India is gearing up to buy even more Russian oil if the Kremlin carries out its threat to halt sales to countries that adhere to a proposed price cap on Urals crude.
The formal start of the price-capping embargo, in line with proposals by the G7 group of most advanced economies, along with Australia, is set for 5 December.
India, the world’s third-largest hydrocarbons consumer, sent a clear message during a visit of a large delegation to Moscow this week, led by the Minister for External Affairs, Subrahmanyam Jaishankar.
He told a press conference: “Russia has been a steady and time-tested partner. Any objective evaluation of our relationship over many decades would confirm that it has actually served both our countries very well. If it works to my advantage, I would like to keep that going.
“It is our fundamental obligation to ensure that the Indian consumer [lacking a high income] has the best possible access to international markets on the most advantageous terms.”
Jaishankar said his country will examine the mechanism once the oil price cap is formally approved before deciding on its response.
Since the Russian invasion of Ukraine in February, India has become a major buyer of Russian seaborne oil cargoes that are loaded at Novorossiysk, Primorsk, Ust-Luga and Murmansk.
Those cargoes have been sold at large discounts against benchmark Brent to take account of sanctions and to pay for higher transportation and transshipment costs and longer waiting times against traditional oil supplies from Middle East suppliers to India, such as Iraq.
These discounts are understood to have been wide enough to allow Russian oil to displace India’s traditional Middle East suppliers.
Russia top supplier
As a result, the Russian share of India’s oil imports jumped to 22% in October — estimated at 946,000 barrels per day — compared with 20.5% from Iraq and 16% from Saudi Arabia, The Economic Times has reported.
The Russian share stood at just 0.2% before the invasion, the Indian Minister of Petroleum & Natural Gas, Hardeep Singh Puri, said in an interview with US broadcaster CNN.
In October, US Treasury Secretary Janet Yellen said a price cap in the $60-a-barrel range would probably be sufficient to reduce Moscow’s energy revenues while allowing profitable production for its oil producers.
The cap is likely to be a fixed price at the first point of sale on land and is likely to be periodically revised and not be linked to any oil price index, from what can be gleaned from discussions ahead of its implementation.

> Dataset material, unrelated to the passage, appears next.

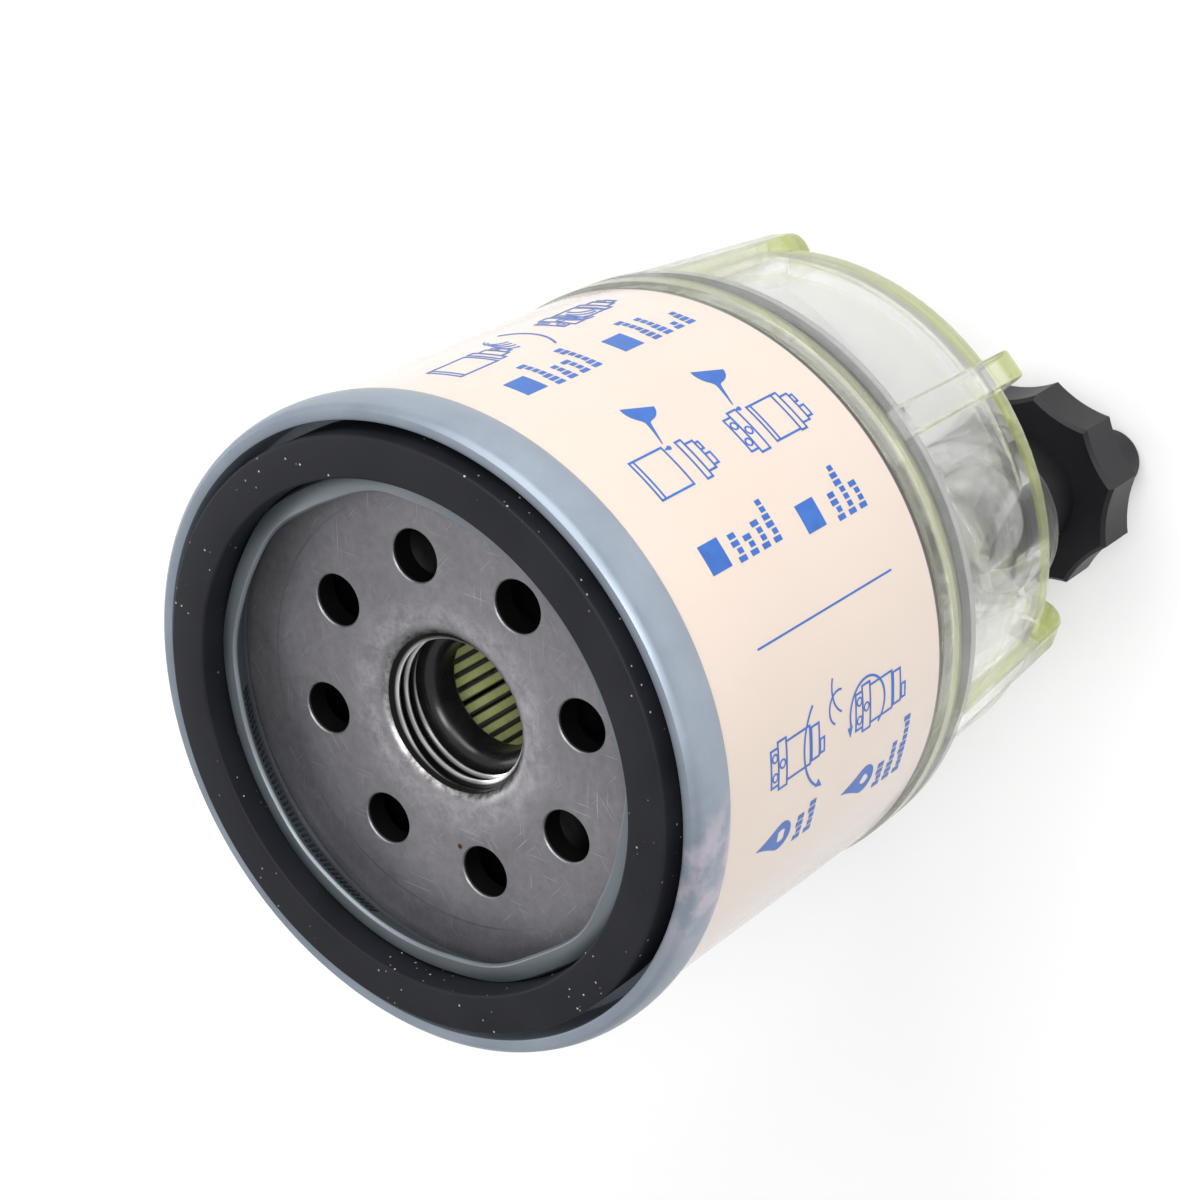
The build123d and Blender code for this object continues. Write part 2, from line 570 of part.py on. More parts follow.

However, speaking to CNN, Puri expressed strong concern that global oil prices might hit $200 per barrel in the event that Russian seaborne supply is removed from the market or India stops buying its export barrels.
“We have [a] moral duty to our consumers. We have 1.3 billion [people] in the population, and we are to ensure they are supplied with energy. There is no moral conflict in buying Russian oil. Somebody wants to take an ideological position but we buy whatever is available” on the market, he said.
Puri also hinted that India will consider seeking an exemption from the price cap scheme.
He pointed out that Hungary and China can receive Russian oil by pipeline, and “Japan can buy it” without any restrictions that are put on other countries by international sanctions.
“I would like to find out whom the price cap is aimed at … We feel no pressure from Western governments” to participate in the initiative, Puri added.